Copy each line exactly. Leave nothing out.
═══ Given data ═══
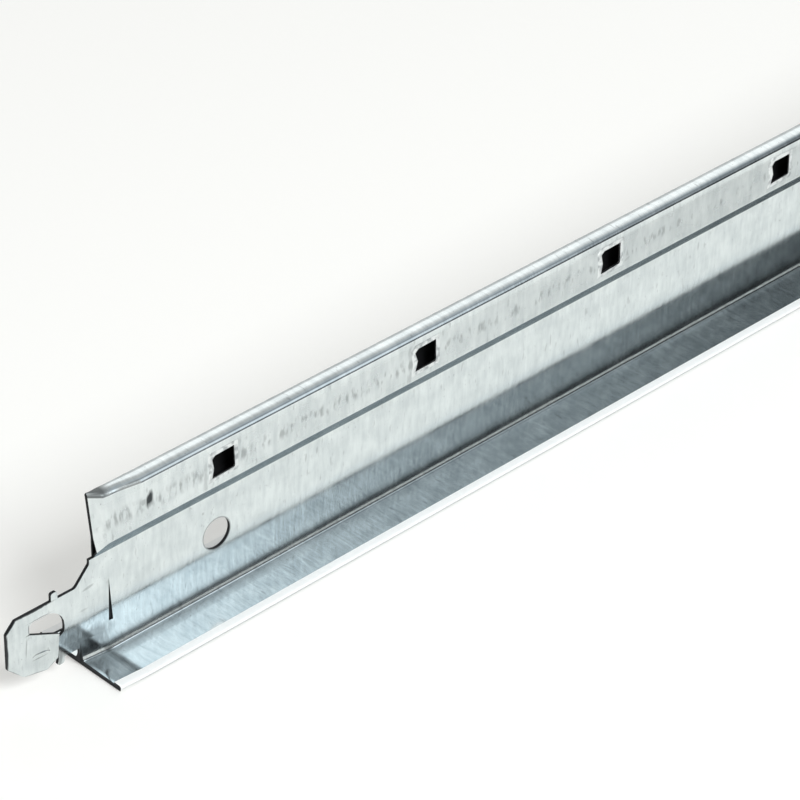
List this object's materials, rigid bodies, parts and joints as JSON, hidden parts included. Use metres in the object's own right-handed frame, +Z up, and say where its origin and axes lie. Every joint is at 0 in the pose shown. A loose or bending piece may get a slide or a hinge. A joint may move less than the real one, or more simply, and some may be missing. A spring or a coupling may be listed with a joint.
{
  "type": "ceiling grid cross tee",
  "caption": "Inverted T of folded galvanised sheet with a hollow box bulb, a white painted cap hemmed round the flange and a plug-in clip at each end.",
  "frame": {"origin": "on the floor under the middle of the flange, at mid length", "axes": "+X along the tee, +Z up the web to the bulb, -Y the side with the square holes"},
  "size_m": [0.6258, 0.024, 0.0379],
  "materials": {
    "galvanised_steel": "hot-dip galvanised strip, bright, with fine rolling streaks across it and darker cut edges",
    "white_paint": "coil-coated matt white"
  },
  "bodies": {
    "root": {"galvanised_tee": "galvanised_steel", "painted_cap": "white_paint"}
  },
  "joints": []
}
═══
Result for this task —
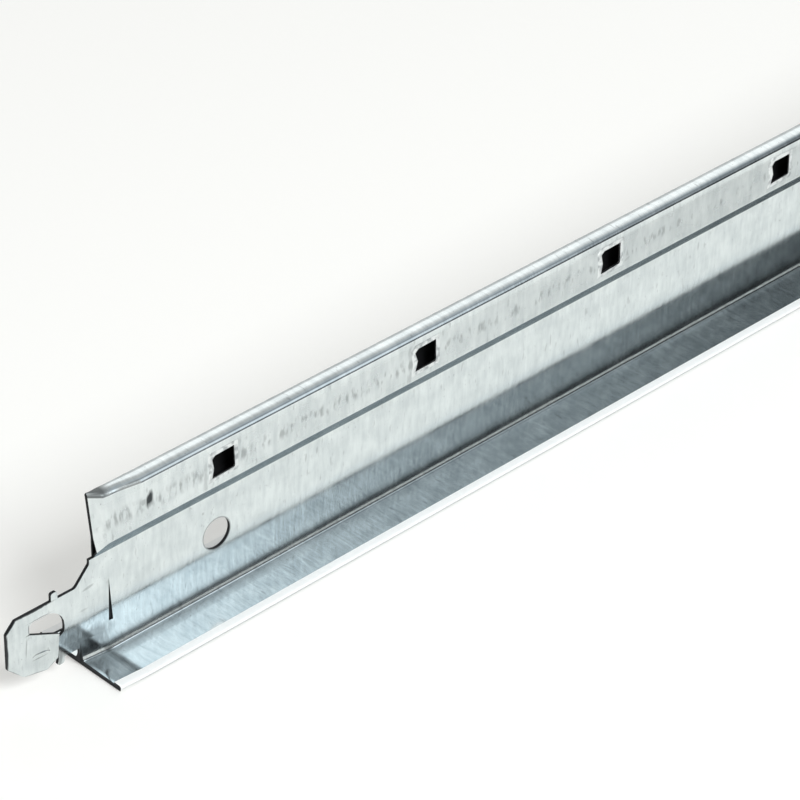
List this object's materials, rigid bodies, parts and joints as JSON, hidden parts included. Use metres in the object's own right-handed frame, +Z up, and say where its origin and axes lie. Every joint is at 0 in the pose shown. A loose or bending piece may get a slide or a hinge. A joint may move less than the real one, or more simply, and some may be missing. A spring or a coupling may be listed with a joint.
{
  "type": "ceiling grid cross tee",
  "caption": "Inverted T of folded galvanised sheet with a hollow box bulb, a white painted cap hemmed round the flange and a plug-in clip at each end.",
  "frame": {"origin": "on the floor under the middle of the flange, at mid length", "axes": "+X along the tee, +Z up the web to the bulb, -Y the side with the square holes"},
  "size_m": [0.6258, 0.024, 0.0379],
  "materials": {
    "galvanised_steel": "hot-dip galvanised strip, bright, with fine rolling streaks across it and darker cut edges",
    "white_paint": "coil-coated matt white"
  },
  "bodies": {
    "root": {"galvanised_tee": "galvanised_steel", "painted_cap": "white_paint"}
  },
  "joints": []
}